If infants spend less time crying and fussing, what do they do with the
free time? They learn! Sling babies spend more time in the state of
quiet alertness . This is the behavioral state in which an infant is
most content and best able to interact with his environment. It may be
called the optimal state of learning for a baby. Researchers have also
reported that carried babies show enhanced visual and auditory
alertness.
Sling babies are more organized. As baby
places her ear against her mother's chest, mother's heartbeat,
beautifully regular and familiar, reminds baby of the sounds of the
womb. As another biological regulator, baby senses mother's rhythmic
breathing while worn tummy- to-tummy, chest-to-chest. Simply stated,
regular parental rhythms have a balancing effect on the infant's
irregular rhythms. Babywearing "reminds" the baby of and continues the
motion and balance he enjoyed in the womb.

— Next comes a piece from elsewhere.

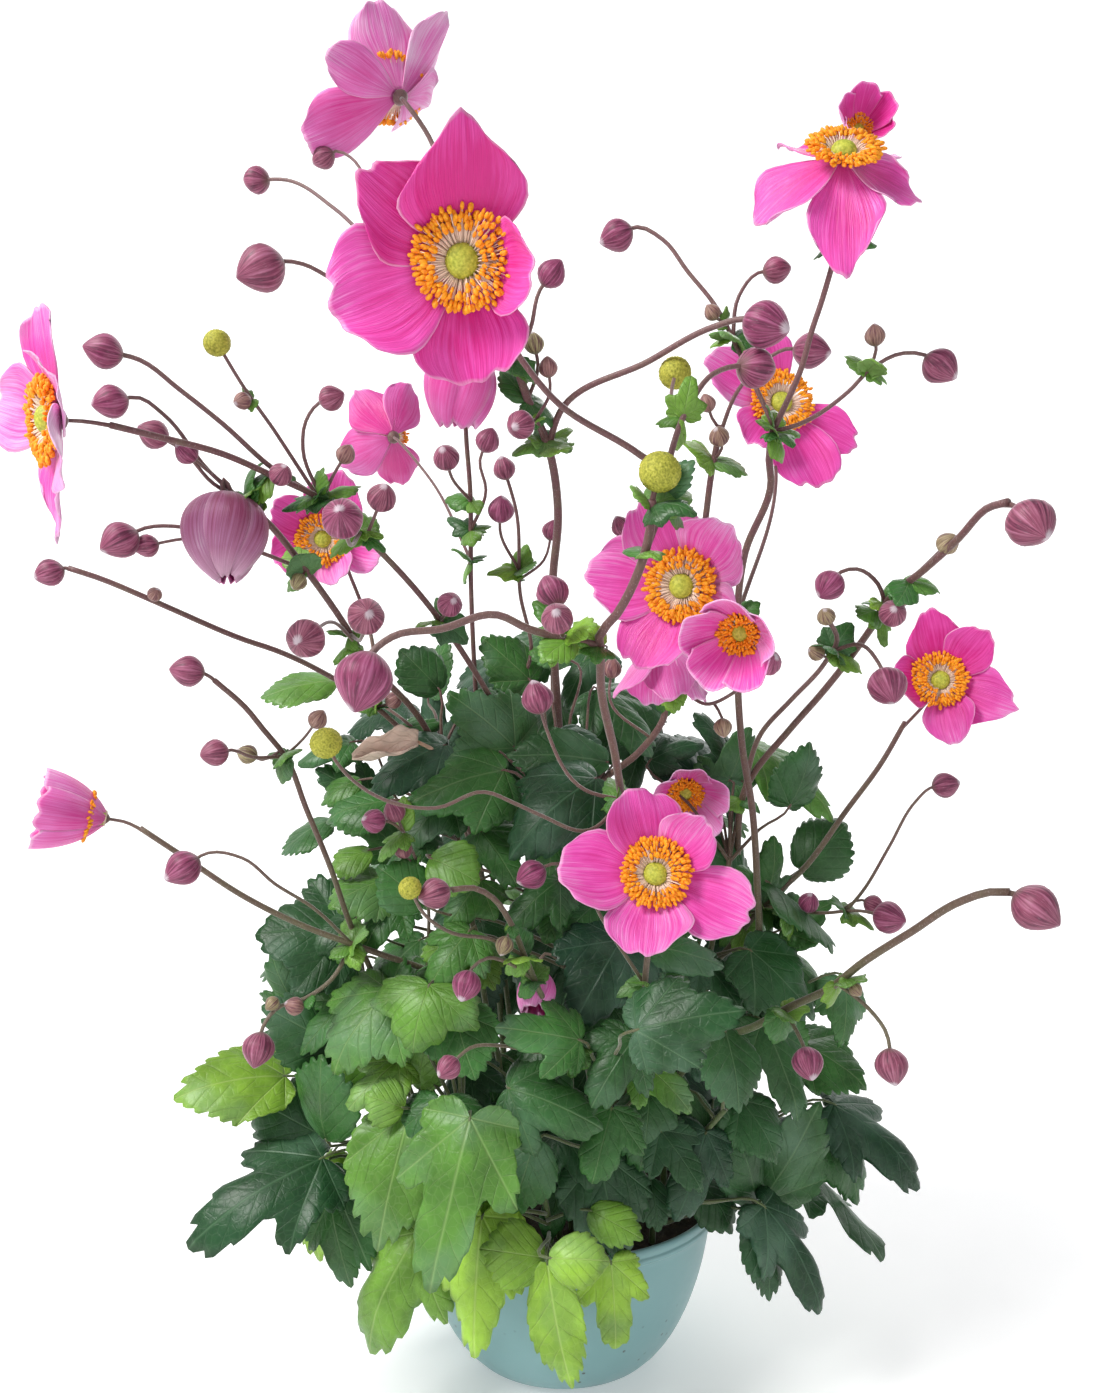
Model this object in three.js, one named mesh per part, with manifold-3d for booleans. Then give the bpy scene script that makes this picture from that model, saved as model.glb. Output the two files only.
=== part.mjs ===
// Potted Japanese anemone: a bowl-shaped plastic pot with soil, leafy stems, flower stalks with
// buds and seed heads, and open blooms. Millimetres, +Z up, origin at the centre of the pot's base.
import * as THREE from 'three';
import { mergeVertices } from 'three/addons/utils/BufferGeometryUtils.js';
import Module from 'manifold-3d';

const wasm = await Module();
wasm.setup();

// Driving dimensions

const GAP = 0.3;
const POT = {
  rimRadius: 82, height: 84, footRadius: 40, bodyRadius: 78.5, bulge: 1.74,
  wall: 2.2, floor: 3, rimHeight: 8, facets: 24, drainHoles: 4, drainRadius: 4, drainCircle: 24,
};
const SOIL = { edge: 73, crown: 77, rootDepth: 16, holeSides: 5 };
const BLADE = 0.9;
const FRONT_BIAS = 0.75;
const PETAL = 0.8;
const BLOOM_BASE = 3;
const PETAL_TILT = 0.24;
const STEM_SIDES = 4;
const PEDICEL_SIDES = 3;
const LEAFY_STEM = 1.7;
const STRAIGHT = 2.2;
const SHIFTS = [0, 6, -6, 12, -12, 18, -18, 24, -24, 32, -32, 40, -40];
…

Sling babies get "humanized" earlier.
Another reason that babywearing enhances learning is that baby is
intimately involved in the caregiver's world. Baby sees what mother or
father sees, hears what they hear, and in some ways feels what they
feel. Carried babies become more aware of their parents' faces, walking
rhythms, and scents. Baby becomes aware of, and learns from, all the
subtle facial expressions, body language, voice inflections and tones,
breathing patterns, and emotions of the caregiver.
Sling babies are smarter.
She (your baby) so intimately participates in what mother is doing that
her developing brain stores a myriad of experiences, called patterns of
behavior. These experiences can be thought of as thousands of tiny
short-run movies that are filed in the infant's neurological library to
be rerun when baby is exposed to a similar situation that reminds her
of the making of the original "movie."